A questão jurídica é o maior entrave?

Começam a surgir outros aspectos, como questões éticas na integração universidade-empresa. Um exemplo é a possibilidade de uso pelas empresas de laboratórios da Universidade. Pensamos em criar uma instância especial para análise de conflito de interesses e outros instrumentos que garantam à instituição e à sociedade a transparência dos processos. Além disso, estamos profissionalizando procedimentos, com o estabelecimento de boas práticas, criação de regras e harmonização de processos que definem como um projeto deve caminhar nas unidades acadêmicas para chegar à CTIT.

Apenas uma pequena parte das patentes se transforma em produtos e há quem aponte como responsável a falta de visão do empresariado brasileiro...

Quando se cobra da sociedade, a batata quente volta para a universidade, porque é ela quem forma pessoas.
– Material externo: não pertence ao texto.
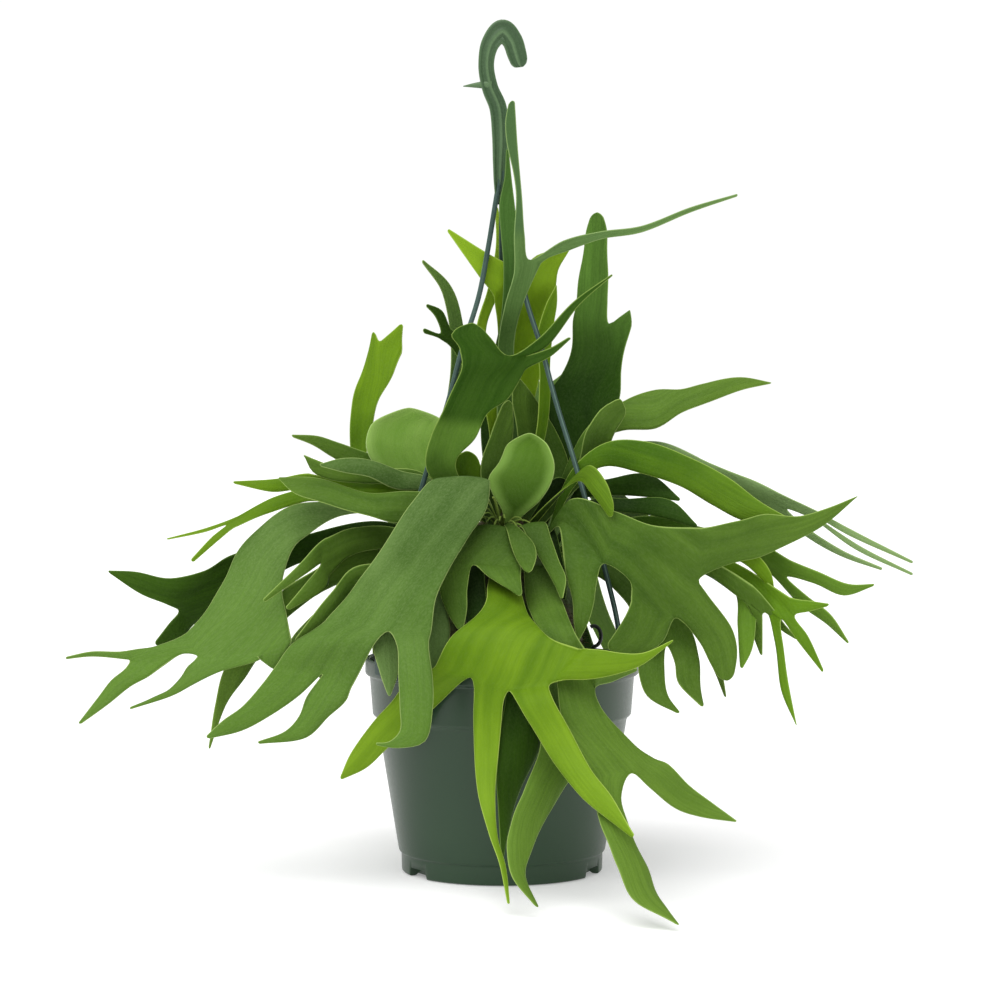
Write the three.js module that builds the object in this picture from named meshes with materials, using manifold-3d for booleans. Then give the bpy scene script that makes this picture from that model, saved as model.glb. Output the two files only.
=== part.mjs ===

O empresariado precisa fazer sua parte e precisamos de políticas públicas que melhorem a interlocução universidade-empresa. Mas 95% do conhecimento produzido no país ainda está concentrado nas universidades. Em muitos casos, a empresa não tem capacidade sequer de receber aquela tecnologia gerada na instituição. Precisamos treinar e formar mais. Quanto mais gente formarmos com essa mentalidade, melhor a nossa interlocução com as empresas, porque é para lá que vão os nossos alunos.

As patentes têm relação direta com qualidade acadêmica?

Naturalmente, pois as melhores e mais competitivas patentes que temos são dos grupos de pesquisa mais sólidos. Para avaliar o potencial das patentes como instrumento acadêmico, basta dizer que, no quadro geral de inventores da UFMG, entre o grupo de alunos, 51% são de doutorado, 24% de iniciação científica e 25% de mestrado. Temos a responsabilidade de formá-los, prepará-los e torná-los capazes de encarar os desafios do mercado de trabalho e de lidar com a economia do conhecimento.